## Problem to work on
Restate the entire listing word for word.

## Data
──────────

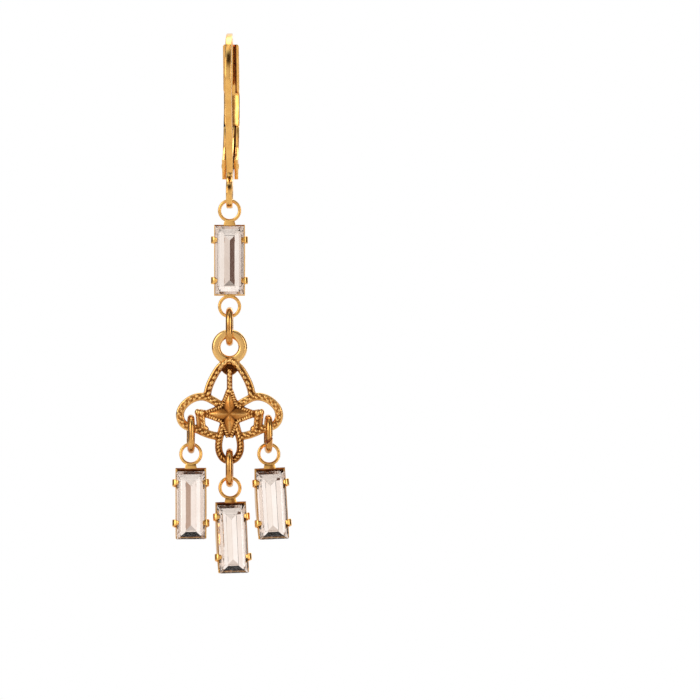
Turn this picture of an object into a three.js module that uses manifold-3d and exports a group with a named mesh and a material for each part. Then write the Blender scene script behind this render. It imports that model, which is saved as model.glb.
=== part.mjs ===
// Chandelier earring with a lever-back ear wire, four step-cut baguette stones in claw cups, and a cast
// openwork centre. Millimetres, +Z up, the earring faces -Y. The origin is the inside of the hook's crown,
// where the ear wire hangs in the ear.
//
// "forward" means towards the viewer who faces the wearer, which is -Y, and "drop" means downwards.

import * as THREE from "three";
import { ConvexGeometry } from "three/addons/geometries/ConvexGeometry.js";
import { mergeVertices } from "three/addons/utils/BufferGeometryUtils.js";
import Module from "manifold-3d";

const wasm = await Module();
wasm.setup();

// Ear wire: square wire bent to a hook that ends in a flat base plate with an eye.
const hookDepth = 8.58;
const hookHeight = 13.65;
const wireWidth = 0.66;
const wireThickness = 0.62;
const tipWidth = 0.34;
const wireChamfer = 0.08;
const eyeForward = 0.7;
const eyeInner = 0.98;
const eyeBand = 0.57;
const eyeChamfer = 0.15;
const eyeBelowWire = 2.06;
const baseRise = 1.3;

// Lever: a folded channel that closes over the hook's tip and turns on a pin through the base plate.
const leverTipDrop = 0.79;
const pivotShare = 0.903;
const leverWidth = 1.6;
const leverWall = 0.24;
const spineWall = 0.2;
const flapWall = 0.14;
const flapSeam = 0.14;
const pivotBehindEye = 1.95;
const pivotAboveEye = 2.73;
const pivotRadius = 0.3;
const pivotClearance = 0.04;
const pivotBoss = 0.62;
const pinStands = 0.08;
const pinChamfer = 0.06;
const leverChamfer = 0.07;
const leafWidth = 0.6;
const leafThickness = 0.14;

// Claw cups: a trough with a bowed floor, four claws, and flat rings at its ends.
const cupWidth = 3.08;
const cupLength = 7.1;
const cupDepth = 1.35;
const cupWall = 0.17;
const cupChamfer = 0.08;
const cupEndWall = 0.12;
const cupEndBack = 0.22;
const rimForward = 0.1;
const lowEndForward = 0.03;
const ringInner = 0.84;
const ringBand = 0.33;
const ringThickness = 0.32;
const ringChamfer = 0.05;
const neckLength = 0.25;
const neckHalfWidth = 0.62;
const lowerRingSink = 0.1;
const clawHeight = 0.74;
const clawSpacing = 4.06;
const clawReach = 0.34;
const clawOverlap = 0.26;
const clawThickness = 0.2;

// Baguette stones, step cut: a table, a crown of four facets, a thin edge and a stepped back with a keel.
const stoneWidth = 2.88;
const stoneLength = 6.83;
const crownHeight = 0.32;
const crownSide = 0.5;
const crownEnd = 0.78;
const girdleHeight = 0.15;
const pavilionDepth = 0.82;
const keelLength = 3.9;
const stoneSeat = 0.09;
const dropStoneShift = 0.24;

// Oval jump rings.
const linkWire = 0.72;
const linkWidth = 3.0;
const linkHeight = 3.91;
const linkWireSides = 6;
const linkSides = 16;
const hangGap = 0.065;
const sliver = 0.006;
const ringSides = 20;
const roundSides = 14;

// Cast centre: corded bands on a flat base, with a ring on top and a four-pointed star in the middle.
const centreHalfWidth = 4.97;
const centreDrop = 11.14;
const bandWidth = 0.8;
const barShare = 0.8;
const tieShare = 0.85;
const borderShare = 0.5;
const castBack = 0.5;
const castFront = 0.6;
const ledgeForward = 0.3;
const cordShare = 0.66;
const topRingMiddle = 1.33;
const topRingWire = 0.91;
const junctionRadius = 0.62;
const junctionDrop = 0.5;
const castChamfer = 0.08;
const starHalf = 2.45;
const starWaist = 0.28;
const starCentreShare = 0.601;
const crossReach = 2.15;
const crossHalfWidth = 0.39;
const crossLift = 0.18;
const scrollRadius = 0.5;
const sideHangShare = 0.78;
const lowerLoopShare = 0.85;

// How each of the three drops hangs in the photograph, in degrees: bottom kicked forward, leaning, turned.
const dropPoses = [
  { name: "left", side: -1, pitch: -9, roll: -0.5, yaw: 0, linkYaw: 6 },
  { name: "middle", side: 0, pitch: -9, roll: -1.5, yaw: 9, linkYaw: 0 },
  { name: "right", side: 1, pitch: -9, roll: -2.3, yaw: 9, linkYaw: 7 },
];

// Colours, measured by eye from the metal and the stones.
const gold = { color: 0xd9a04a, roughness: 0.25, metalness: 1.0 };
const castGold = { color: 0xc98f3c, roughness: 0.38, metalness: 1.0 };
const crystal = { color: 0xe8e0de, roughness: 0.03, metalness: 0.0 };

// Frames for flat pieces: a side plate is drawn in (Y, Z) and a front plate in (X, Z).
const sideFrame = new THREE.Matrix4().makeBasis(
  new THREE.Vector3(0, 1, 0),
  new THREE.Vector3(0, 0, 1),
  new THREE.Vector3(1, 0, 0),
);
const frontFrame = new THREE.Matrix4().makeBasis(
  new THREE.Vector3(1, 0, 0),
  new THREE.Vector3(0, 0, 1),
  new THREE.Vector3(0, -1, 0),
);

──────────

## Finished exercise
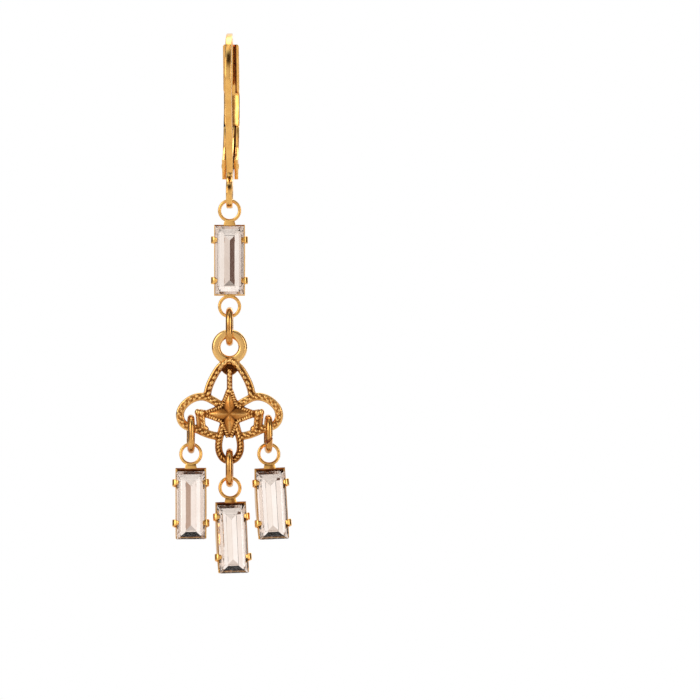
Turn this picture of an object into a three.js module that uses manifold-3d and exports a group with a named mesh and a material for each part. Then write the Blender scene script behind this render. It imports that model, which is saved as model.glb.
=== part.mjs ===
// Chandelier earring with a lever-back ear wire, four step-cut baguette stones in claw cups, and a cast
// openwork centre. Millimetres, +Z up, the earring faces -Y. The origin is the inside of the hook's crown,
// where the ear wire hangs in the ear.
//
// "forward" means towards the viewer who faces the wearer, which is -Y, and "drop" means downwards.

import * as THREE from "three";
import { ConvexGeometry } from "three/addons/geometries/ConvexGeometry.js";
import { mergeVertices } from "three/addons/utils/BufferGeometryUtils.js";
import Module from "manifold-3d";

const wasm = await Module();
wasm.setup();

// Ear wire: square wire bent to a hook that ends in a flat base plate with an eye.
const hookDepth = 8.58;
const hookHeight = 13.65;
const wireWidth = 0.66;
const wireThickness = 0.62;
const tipWidth = 0.34;
const wireChamfer = 0.08;
const eyeForward = 0.7;
const eyeInner = 0.98;
const eyeBand = 0.57;
const eyeChamfer = 0.15;
const eyeBelowWire = 2.06;
const baseRise = 1.3;

// Lever: a folded channel that closes over the hook's tip and turns on a pin through the base plate.
const leverTipDrop = 0.79;
const pivotShare = 0.903;
const leverWidth = 1.6;
const leverWall = 0.24;
const spineWall = 0.2;
const flapWall = 0.14;
const flapSeam = 0.14;
const pivotBehindEye = 1.95;
const pivotAboveEye = 2.73;
const pivotRadius = 0.3;
const pivotClearance = 0.04;
const pivotBoss = 0.62;
const pinStands = 0.08;
const pinChamfer = 0.06;
const leverChamfer = 0.07;
const leafWidth = 0.6;
const leafThickness = 0.14;

// Claw cups: a trough with a bowed floor, four claws, and flat rings at its ends.
const cupWidth = 3.08;
const cupLength = 7.1;
const cupDepth = 1.35;
const cupWall = 0.17;
const cupChamfer = 0.08;
const cupEndWall = 0.12;
const cupEndBack = 0.22;
const rimForward = 0.1;
const lowEndForward = 0.03;
const ringInner = 0.84;
const ringBand = 0.33;
const ringThickness = 0.32;
const ringChamfer = 0.05;
const neckLength = 0.25;
const neckHalfWidth = 0.62;
const lowerRingSink = 0.1;
const clawHeight = 0.74;
const clawSpacing = 4.06;
const clawReach = 0.34;
const clawOverlap = 0.26;
const clawThickness = 0.2;

// Baguette stones, step cut: a table, a crown of four facets, a thin edge and a stepped back with a keel.
const stoneWidth = 2.88;
const stoneLength = 6.83;
const crownHeight = 0.32;
const crownSide = 0.5;
const crownEnd = 0.78;
const girdleHeight = 0.15;
const pavilionDepth = 0.82;
const keelLength = 3.9;
const stoneSeat = 0.09;
const dropStoneShift = 0.24;

// Oval jump rings.
const linkWire = 0.72;
const linkWidth = 3.0;
const linkHeight = 3.91;
const linkWireSides = 6;
const linkSides = 16;
const hangGap = 0.065;
const sliver = 0.006;
const ringSides = 20;
const roundSides = 14;

// Cast centre: corded bands on a flat base, with a ring on top and a four-pointed star in the middle.
const centreHalfWidth = 4.97;
const centreDrop = 11.14;
const bandWidth = 0.8;
const barShare = 0.8;
const tieShare = 0.85;
const borderShare = 0.5;
const castBack = 0.5;
const castFront = 0.6;
const ledgeForward = 0.3;
const cordShare = 0.66;
const topRingMiddle = 1.33;
const topRingWire = 0.91;
const junctionRadius = 0.62;
const junctionDrop = 0.5;
const castChamfer = 0.08;
const starHalf = 2.45;
const starWaist = 0.28;
const starCentreShare = 0.601;
const crossReach = 2.15;
const crossHalfWidth = 0.39;
const crossLift = 0.18;
const scrollRadius = 0.5;
const sideHangShare = 0.78;
const lowerLoopShare = 0.85;

// How each of the three drops hangs in the photograph, in degrees: bottom kicked forward, leaning, turned.
const dropPoses = [
  { name: "left", side: -1, pitch: -9, roll: -0.5, yaw: 0, linkYaw: 6 },
  { name: "middle", side: 0, pitch: -9, roll: -1.5, yaw: 9, linkYaw: 0 },
  { name: "right", side: 1, pitch: -9, roll: -2.3, yaw: 9, linkYaw: 7 },
];

// Colours, measured by eye from the metal and the stones.
const gold = { color: 0xd9a04a, roughness: 0.25, metalness: 1.0 };
const castGold = { color: 0xc98f3c, roughness: 0.38, metalness: 1.0 };
const crystal = { color: 0xe8e0de, roughness: 0.03, metalness: 0.0 };

// Frames for flat pieces: a side plate is drawn in (Y, Z) and a front plate in (X, Z).
const sideFrame = new THREE.Matrix4().makeBasis(
  new THREE.Vector3(0, 1, 0),
  new THREE.Vector3(0, 0, 1),
  new THREE.Vector3(1, 0, 0),
);
const frontFrame = new THREE.Matrix4().makeBasis(
  new THREE.Vector3(1, 0, 0),
  new THREE.Vector3(0, 0, 1),
  new THREE.Vector3(0, -1, 0),
);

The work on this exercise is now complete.